The fact that I have self-imposed stress is not a new insight for me. When I become aware of it (like now), I tend to be gentler on myself and ease up on the expectations. Then as my mind focuses in a different direction, that awareness evaporates and I fall into my old patterns. Patterns such as waking up and thinking about my "to-do" list for the day, which inevitably is too much to get done in a week, let alone in one day.

The real question is...what do I enjoy about feeling pressured and stressed? For all I complain about it and even find myself writing an entire column about it, there must be something about it that I like. Perhaps it's the familiarity of the feeling. But why has the feeling become familiar? Almost every European I meet says Americans work too much. Maybe long to-do lists and self-imposed deadlines and pressures are simply part of being American. Maybe I should just think of it as being patriotic.
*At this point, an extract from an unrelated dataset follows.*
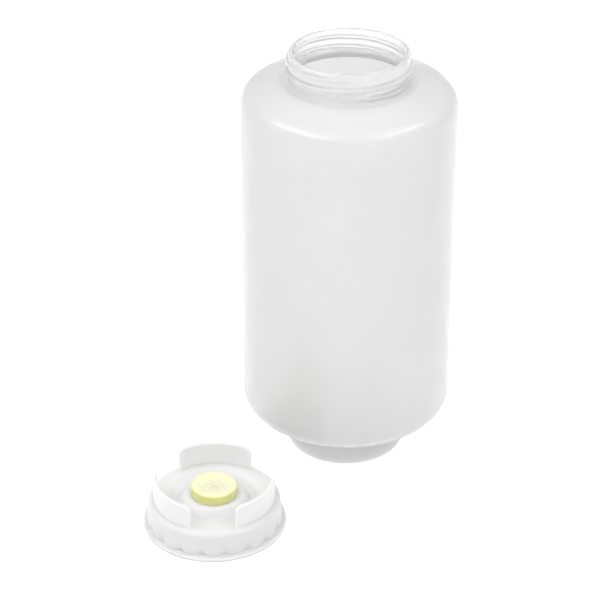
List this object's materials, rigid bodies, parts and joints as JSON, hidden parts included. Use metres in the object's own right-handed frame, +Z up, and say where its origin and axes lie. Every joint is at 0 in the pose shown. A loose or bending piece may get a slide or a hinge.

Or maybe there's a deeper and more personal psychology behind my feelings that I don't yet understand.

Whatever the reason, I am once again aware of the self-imposed pressure and am giving myself a break. I began writing this column yesterday (the great Thursday deadline!), but last night, instead of pushing myself to finish when I was tired and didn't feel like writing, I opened up Netflix and enjoyed someone else's really funny and clever dialogue as I watched an old episode of 30 Rock.

This coming Sunday is The Fourth of July...Independence Day. I am going to celebrate by declaring independence from my self-imposed stress. I hope you will join me!